Asked after the meeting how it had gone for him, Steve Court from Southern Water said: “I can’t comment on that. I’m not here to be a spokesperson.”

He did however add: “It’s all a part of us being a better neighbour to people. So our community engagement – we’re happy to do more of these kinds of events. And it needs to be nice and focused on the things that really matter. I think we have got two clear areas – well three clear areas that have come out of tonight’s discussion that we’ll be looking at, and when John [Cllr Savage] sends the rest of the questions through… It’s just about that kind of being more open with people, and responding to the things that matter.”

He agreed that there were some high quality questions, and said that “people are absolutely right to challenge us”.

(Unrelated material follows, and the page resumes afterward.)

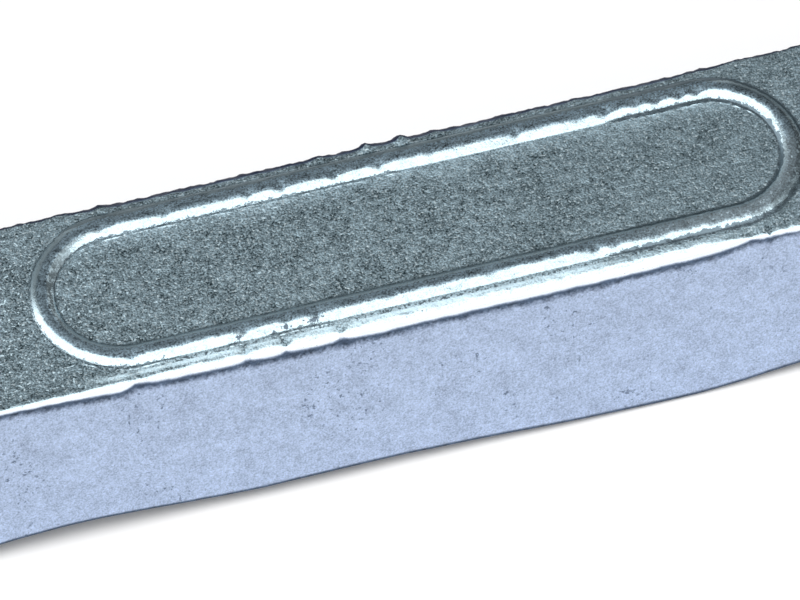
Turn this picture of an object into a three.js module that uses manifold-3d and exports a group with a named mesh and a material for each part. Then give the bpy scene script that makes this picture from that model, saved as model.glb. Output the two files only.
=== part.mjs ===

And he agreed that they’d be coming back with some answers.

After the meeting, organiser Cllr John Savage told that he thought the it had gone well, all things considered, and had been “polite and respectful”.

“We didn’t get lots of the answers that we really wanted. This was really just organised just before Christmas, and resulted from the fact that they promised, back in June or July, to host this meeting and they didn’t get round to it. So I kind of ‘ambushed’ them and got them to do it.

“So at least we got somebody here who got some questions put to them, and now we’ve just got to see what answers we get back.

“And look forward to the next meeting.”